# Prayer request for my wife and myself



## a34 (Jan 16, 2011)

Back in the fall we found out my wife is pregnant with twins. I would appreciate prayers for them to be born healthy and for my wife to have an easy pregnancy.  So far, so good, but a little extra prayer wouldn't hurt. 

With twins being added to the family in addition to our other 2 children, it has me thinking about a new job and what God has planned for me. I would appreciate prayers for God to help me understand his plan for me, and for a better job to help support the family. Not that we're hurting or anything, but I would like a little more cushion so to speak. :0)

Thank you very much !


----------



## messenger (Jan 16, 2011)

Prayers sent.


----------



## Sargent (Jan 16, 2011)

sent


----------



## Paymaster (Jan 17, 2011)

Congratulations on the twins! My Prayers are added as you requested. May God Bless your family!


----------



## crackerdave (Jan 17, 2011)

Prayers for healthy babies!
My advice is to keep the job you have -it's tough to find a new one,these days.God has promised to give His people what we need.


----------



## Ronnie T (Jan 17, 2011)

My prayers are added.
And you listen to Dave's advice


----------



## a34 (Jan 17, 2011)

Thank you !!!


----------



## Inthegarge (Jan 18, 2011)

Praying for your family...............................................RW


----------



## Jasper (Jan 18, 2011)

Prayers sent!


----------



## CAL (Jan 18, 2011)

My prayers for healthy babies and for wife to have an easy time.Man,what a blessing.To me twins are so special,please keep us posted and don't forget the pictures.


----------



## HawgWild23 (Jan 18, 2011)

prayer sent.


----------



## Palmetto (Jan 22, 2011)

Prayers sent, We were blessed with twin boys almost two years ago. You are in for a world of fun!


----------



## a34 (Jan 23, 2011)

Thanks Ya'll. I'll post pics when they're born. Due Mid-May. A boy and a girl.


----------



## sepk (Jan 24, 2011)

I will be praying for you.  We had twins.  They were so much fun.  Unfortunately they grew up too fast.  They are now 20 and are both at UGA.  Shortly after my wife was pregnant she had to quit work and was bed rest.  We had to do it on my salary.  A couple of month later the Lord provided me with a new job and 30% salary increase.  My wife did not go back to work until many years later.  During that whole time the Lord provided for us.  We never were short and he was always on time.  Even now with both being in college he is providing for them.  He is faithful and has promised to provide.  We are a testimony of His faithfulness.


----------



## a34 (Jan 24, 2011)

I have a 24 yr. old, 13 yr. old and 10 yr. old, and now twins. We're excited, but wow, what spacing/timing.


----------



## sepk (Jan 25, 2011)

That is a good thing.  Certainly the 24 and the 13 year old can babysit and soon the 10 year old can join them.


----------



## Lorri (Jan 29, 2011)

prayers for the mother and the twins.


----------



## GOoutdoors (Jan 30, 2011)

Congratulations!  God will take care of you and your family.


----------



## a34 (Mar 10, 2011)

HI everyone, 

I wanted to update everyone and thank them for their prayers. 

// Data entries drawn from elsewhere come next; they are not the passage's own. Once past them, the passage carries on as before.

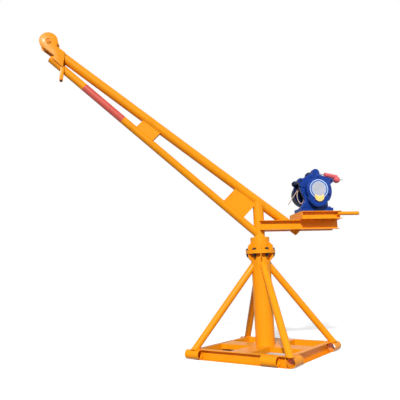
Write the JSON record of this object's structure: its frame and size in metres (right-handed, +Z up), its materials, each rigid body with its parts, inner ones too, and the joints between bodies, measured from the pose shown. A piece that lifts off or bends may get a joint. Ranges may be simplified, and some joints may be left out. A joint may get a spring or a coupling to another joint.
{
  "type": "mini hoist crane",
  "caption": "Slewing tube-jib hoist crane with an electric winch on its tail platform, on a square channel base with leg sleeves.",
  "frame": {"origin": "on the ground plane, on the column's axis at the middle of the square base", "axes": "+Z up along the column, +X and +Y along the base's sides; at rest the jib points over the corner between -X and -Y, 46 degrees from -X towards -Y"},
  "size_m": [1.9905, 1.9455, 2.7136],
  "materials": {
    "badge_face": "plain pale disc",
    "blue_paint": "gloss blue paint on rough castings",
    "brass": "turned brass cap",
    "dark_steel": "black paint",
    "grip": "soft red sleeve",
    "orange_paint": "gloss orange-yellow paint",
    "silver": "bright cast ring",
    "steel": "turned steel",
    "wire": "pale insulation"
  },
  "bodies": {
    "base": {"back_channel": "orange_paint", "back_sleeves": "orange_paint", "bearing_collar": "orange_paint", "brace_back_left": "orange_paint", "brace_back_right": "orange_paint", "brace_front_left": "orange_paint", "brace_front_right": "orange_paint", "collar_bushes": "steel", "column": "orange_paint", "cross_channel_long": "orange_paint", "cross_channels_short": "orange_paint", "flange_gussets": "orange_paint", "front_channel": "orange_paint", "front_sleeves": "orange_paint", "left_channel": "orange_paint", "left_sleeves": "orange_paint", "lower_flange": "orange_paint", "right_channel": "orange_paint", "right_sleeves": "orange_paint", "upper_flange": "orange_paint"},
    "slewing_jib": {"anchor_bar": "orange_paint", "badge": "badge_face", "badge_band": "blue_paint", "badge_ring": "silver", "bearing_boss": "blue_paint", "bearing_cap": "brass", "brake_lever": "steel", "drum_shaft": "steel", "foot_plates": "orange_paint", "head_cheeks": "orange_paint", "head_pin": "steel", "lever_grip": "grip", "lower_chord": "orange_paint", "mast": "orange_paint", "mid_plates": "orange_paint", "motor_fan_cover": "dark_steel", "motor_leads": "wire", "platform_cross_bars": "orange_paint", "platform_end_plate": "orange_paint", "platform_rails": "orange_paint", "platform_rear_tie": "orange_paint", "push_bar": "orange_paint", "tail_beams": "orange_paint", "tail_packers": "orange_paint", "upper_chord": "orange_paint", "winch_foot": "blue_paint", "winch_gear_case": "blue_paint", "winch_gear_cover": "blue_paint", "winch_motor": "blue_paint", "winch_motor_bracket": "blue_paint", "winch_tie_rods": "blue_paint"},
    "sheave": {"head_sheave": "orange_paint"},
    "drum": {"rope_drum": "dark_steel"}
  },
  "joints": [
    {"name": "slew", "type": "hinge", "parent": "base", "child": "slewing_jib", "pos_m": [0, 0, 0.91], "axis": [0, 0, 1], "continuous": true},
    {"name": "sheave_spin", "type": "hinge", "parent": "slewing_jib", "child": "sheave", "pos_m": [-1.21054, -1.25355, 2.63765], "axis": [0.7193, -0.6947, 0], "continuous": true},
    {"name": "drum_spin", "type": "hinge", "parent": "slewing_jib", "child": "drum", "pos_m": [0.3508, 0.36327, 1.36], "axis": [0.7193, -0.6947, 0], "continuous": true}
  ]
}
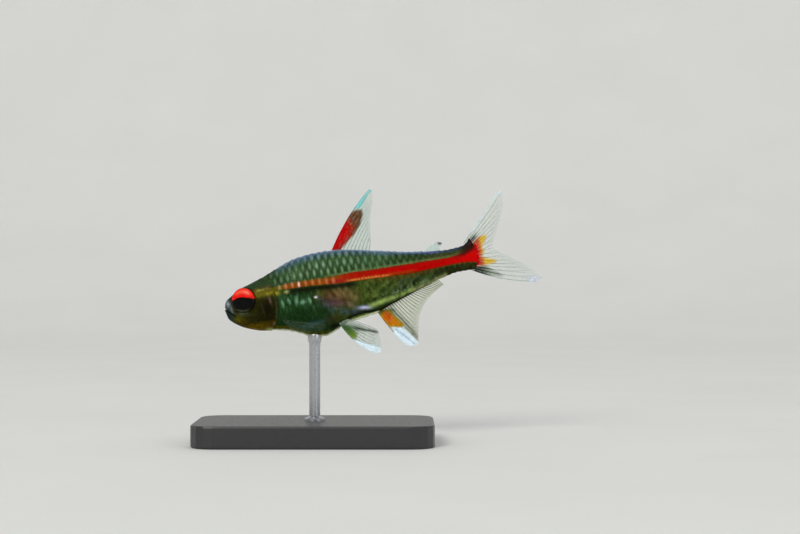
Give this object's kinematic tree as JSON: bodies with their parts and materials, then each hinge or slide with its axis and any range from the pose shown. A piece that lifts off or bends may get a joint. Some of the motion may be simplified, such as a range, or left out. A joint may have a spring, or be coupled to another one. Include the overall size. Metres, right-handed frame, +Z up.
{
  "type": "glowlight tetra",
  "caption": "Life-size still model of a glowlight tetra with a forked tail fin and ridged fins, its tail swung to one side, held by an upright rod over a flat rectangular base.",
  "frame": {"origin": "middle of the underside of the stand's base, on the floor", "axes": "+X from the head towards the tail fin, +Y to the fish's right side, +Z up"},
  "size_m": [0.044, 0.018, 0.032],
  "materials": {
    "skin": "wet, olive scaled skin with a red-orange stripe",
    "fin": "clear fin membrane with fine rays and coloured front edges",
    "eye": "glossy eye, red above a black pupil",
    "base": "satin black",
    "rod": "fine brushed"
  },
  "bodies": {
    "root": {"head": "skin", "gill_cover_left": "skin", "gill_cover_right": "skin", "trunk": "skin", "tail": "skin", "eye_left": "eye", "eye_right": "eye", "dorsal_fin": "fin", "adipose_fin": "fin", "anal_fin": "fin", "caudal_fin_upper": "fin", "caudal_fin_lower": "fin", "pectoral_fin_left": "fin", "pectoral_fin_right": "fin", "pelvic_fin_left": "fin", "pelvic_fin_right": "fin", "stand_base": "base", "stand_rod": "rod"}
  },
  "joints": []
}
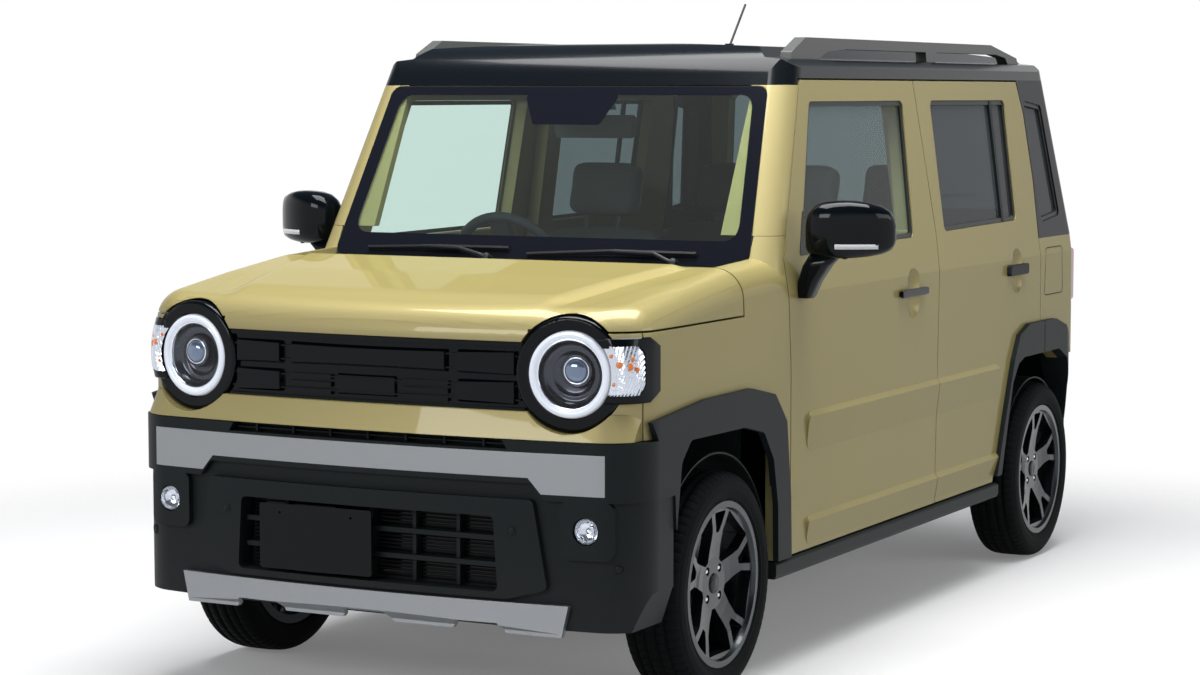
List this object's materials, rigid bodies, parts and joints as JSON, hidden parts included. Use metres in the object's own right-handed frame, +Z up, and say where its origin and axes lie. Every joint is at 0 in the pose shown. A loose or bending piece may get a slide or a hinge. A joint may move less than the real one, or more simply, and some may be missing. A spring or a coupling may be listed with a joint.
{
  "type": "kei car",
  "caption": "Small tall hatchback with opening doors, bonnet and tailgate, steered front wheels, roof rails and a full cabin.",
  "frame": {"origin": "on the ground, under the middle of the overall length and width", "axes": "+Z up, -Y is the car's front, +X is the car's left"},
  "size_m": [1.9278, 3.395, 1.8047],
  "materials": {
    "paint": "gloss metallic",
    "roof_black": "gloss",
    "gloss_black": "gloss",
    "dark_plastic": "matte, grained",
    "silver_trim": "satin silver",
    "rail_grey": "satin",
    "glass": "clear, green tint",
    "dark_glass": "dark tint",
    "lamp_glass": "clear",
    "tail_red": "gloss red",
    "tyre": "matte",
    "wheel_metal": "dark machined",
    "cabin_plastic": "matte",
    "seat_fabric": "woven",
    "chassis_steel": "matte coated",
    "engine_metal": "cast"
  },
  "bodies": {
    "car_body": {"air_intake": "dark_plastic", "antenna": "gloss_black", "arch_mouldings": "dark_plastic", "body_side_left": "paint", "body_side_right": "paint", "bulkhead": "cabin_plastic", "bumper_bar": "silver_trim", "dashboard": "cabin_plastic", "engine": "engine_metal", "floor_pan": "chassis_steel", "fog_lamps": "lamp_glass", "front_bumper": "dark_plastic", "front_plate": "gloss_black", "front_seats": "seat_fabric", "front_subframe": "chassis_steel", "front_wings": "paint", "grille": "gloss_black", "headlamp_pods": "gloss_black", "headlamps": "lamp_glass", "interior_mirror": "cabin_plastic", "nose_panel": "paint", "quarter_windows": "dark_glass", "rear_axle": "chassis_steel", "rear_bumper": "dark_plastic", "rear_seats": "seat_fabric", "roof_panel": "roof_black", "roof_rails": "rail_grey", "sill_mouldings": "dark_plastic", "skid_plate": "silver_trim", "tail_lamps": "tail_red", "underbody_tanks": "chassis_steel", "wheel_liners": "dark_plastic", "windscreen": "glass", "wipers": "cabin_plastic"},
    "bonnet": {"bonnet": "paint"},
    "tailgate": {"tailgate": "paint", "tailgate_glass": "dark_glass"},
    "steering_wheel": {"steering_wheel": "cabin_plastic"},
    "front_door_left": {"front_door_left": "paint", "front_door_glass_left": "glass", "front_door_fittings_left": "gloss_black"},
    "rear_door_left": {"rear_door_left": "paint", "rear_door_glass_left": "dark_glass", "rear_door_fittings_left": "dark_plastic"},
    "front_knuckle_left": {"front_knuckle_left": "chassis_steel"},
    "front_wheel_left": {"tyre_front_left": "tyre", "rim_front_left": "wheel_metal"},
    "rear_wheel_left": {"tyre_rear_left": "tyre", "rim_rear_left": "wheel_metal"},
    "front_door_right": {"front_door_right": "paint", "front_door_glass_right": "glass", "front_door_fittings_right": "gloss_black"},
    "rear_door_right": {"rear_door_right": "paint", "rear_door_glass_right": "dark_glass", "rear_door_fittings_right": "dark_plastic"},
    "front_knuckle_right": {"front_knuckle_right": "chassis_steel"},
    "front_wheel_right": {"tyre_front_right": "tyre", "rim_front_right": "wheel_metal"},
    "rear_wheel_right": {"tyre_rear_right": "tyre", "rim_rear_right": "wheel_metal"}
  },
  "joints": [
    {"name": "bonnet_hinge", "type": "hinge", "parent": "car_body", "child": "bonnet", "pos_m": [0, -0.975, 1.078], "axis": [-1, 0, 0], "range_deg": [0, 55]},
    {"name": "tailgate_hinge", "type": "hinge", "parent": "car_body", "child": "tailgate", "pos_m": [0, 1.568, 1.578], "axis": [1, 0, 0], "range_deg": [0, 80]},
    {"name": "front_left_door_hinge", "type": "hinge", "parent": "car_body", "child": "front_door_left", "pos_m": [0.722, -0.74, 0.9], "axis": [0, 0, -1], "range_deg": [0, 65]},
    {"name": "front_right_door_hinge", "type": "hinge", "parent": "car_body", "child": "front_door_right", "pos_m": [-0.722, -0.74, 0.9], "axis": [0, 0, 1], "range_deg": [0, 65]},
    {"name": "rear_left_door_hinge", "type": "hinge", "parent": "car_body", "child": "rear_door_left", "pos_m": [0.722, 0.333, 0.9], "axis": [0, 0, -1], "range_deg": [0, 65]},
    {"name": "rear_right_door_hinge", "type": "hinge", "parent": "car_body", "child": "rear_door_right", "pos_m": [-0.722, 0.333, 0.9], "axis": [0, 0, 1], "range_deg": [0, 65]},
    {"name": "front_left_steer", "type": "hinge", "parent": "car_body", "child": "front_knuckle_left", "pos_m": [0.655, -1.13, 0.288], "axis": [0, 0, 1], "range_deg": [-30, 30]},
    {"name": "front_right_steer", "type": "hinge", "parent": "car_body", "child": "front_knuckle_right", "pos_m": [-0.655, -1.13, 0.288], "axis": [0, 0, 1], "range_deg": [-30, 30]},
    {"name": "steering_wheel_turn", "type": "hinge", "parent": "car_body", "child": "steering_wheel", "pos_m": [-0.34, -0.33, 1.01], "axis": [0, 0.8988, 0.4384], "range_deg": [-420, 420]},
    {"name": "front_left_wheel_spin", "type": "hinge", "parent": "front_knuckle_left", "child": "front_wheel_left", "pos_m": [0.6475, -1.13, 0.288], "axis": [1, 0, 0], "continuous": true},
    {"name": "rear_left_wheel_spin", "type": "hinge", "parent": "car_body", "child": "rear_wheel_left", "pos_m": [0.6475, 1.33, 0.288], "axis": [1, 0, 0], "continuous": true},
    {"name": "front_right_wheel_spin", "type": "hinge", "parent": "front_knuckle_right", "child": "front_wheel_right", "pos_m": [-0.6475, -1.13, 0.288], "axis": [1, 0, 0], "continuous": true},
    {"name": "rear_right_wheel_spin", "type": "hinge", "parent": "car_body", "child": "rear_wheel_right", "pos_m": [-0.6475, 1.33, 0.288], "axis": [1, 0, 0], "continuous": true}
  ],
  "couplings": [
    {"joint": "front_right_steer", "follows": "front_left_steer", "ratio": 1},
    {"joint": "steering_wheel_turn", "follows": "front_left_steer", "ratio": 14}
  ]
}
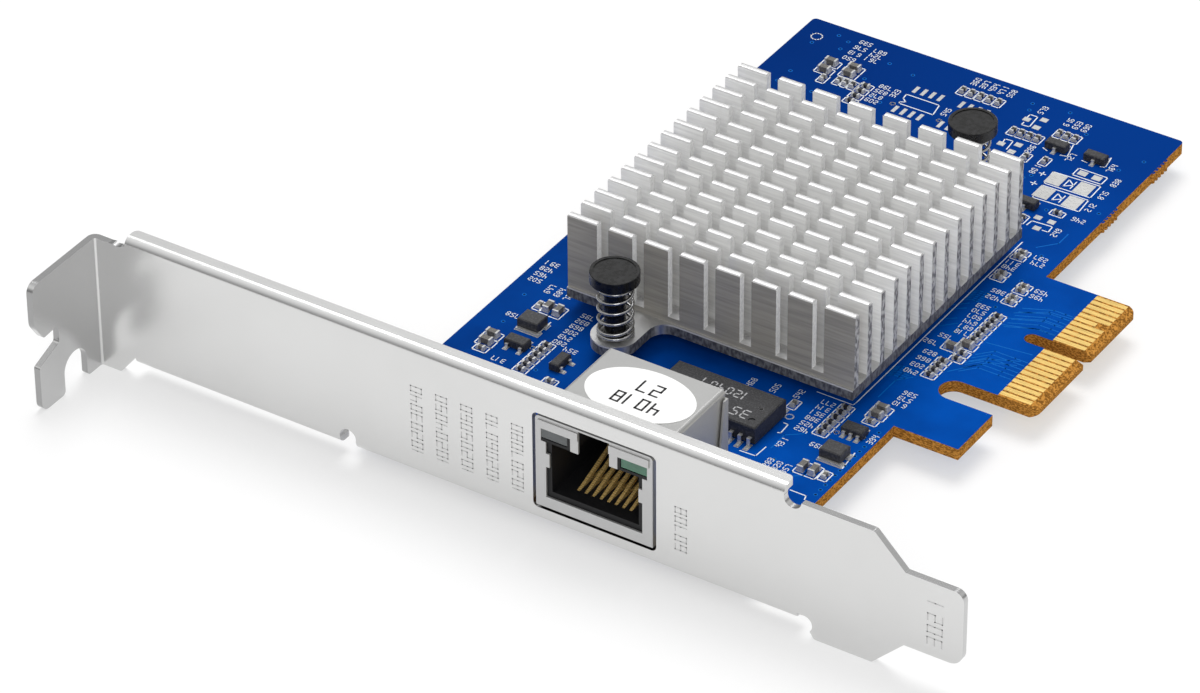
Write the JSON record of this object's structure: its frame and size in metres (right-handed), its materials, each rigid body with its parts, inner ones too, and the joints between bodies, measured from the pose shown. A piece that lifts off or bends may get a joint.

The Lord has blessed me with a new job that pays much more than the one I have now. The job is a much better fit for me, and I think I will be much happier. 

Prayer works !! 

Thanks again ! 

Glory to God !


----------



## sniper22 (Mar 13, 2011)

Congratulations.. Prayers added for all.


----------



## dwhee87 (Mar 13, 2011)

Very happy to pray for something joyous to happen. So often our prayers are to help pull people or families through difficult situations. Nice to have the other end of the spectrum every now and then. Children are a blessing. They will change your whole perspective on life. May your wife's pregnancy and labor be trouble free.


----------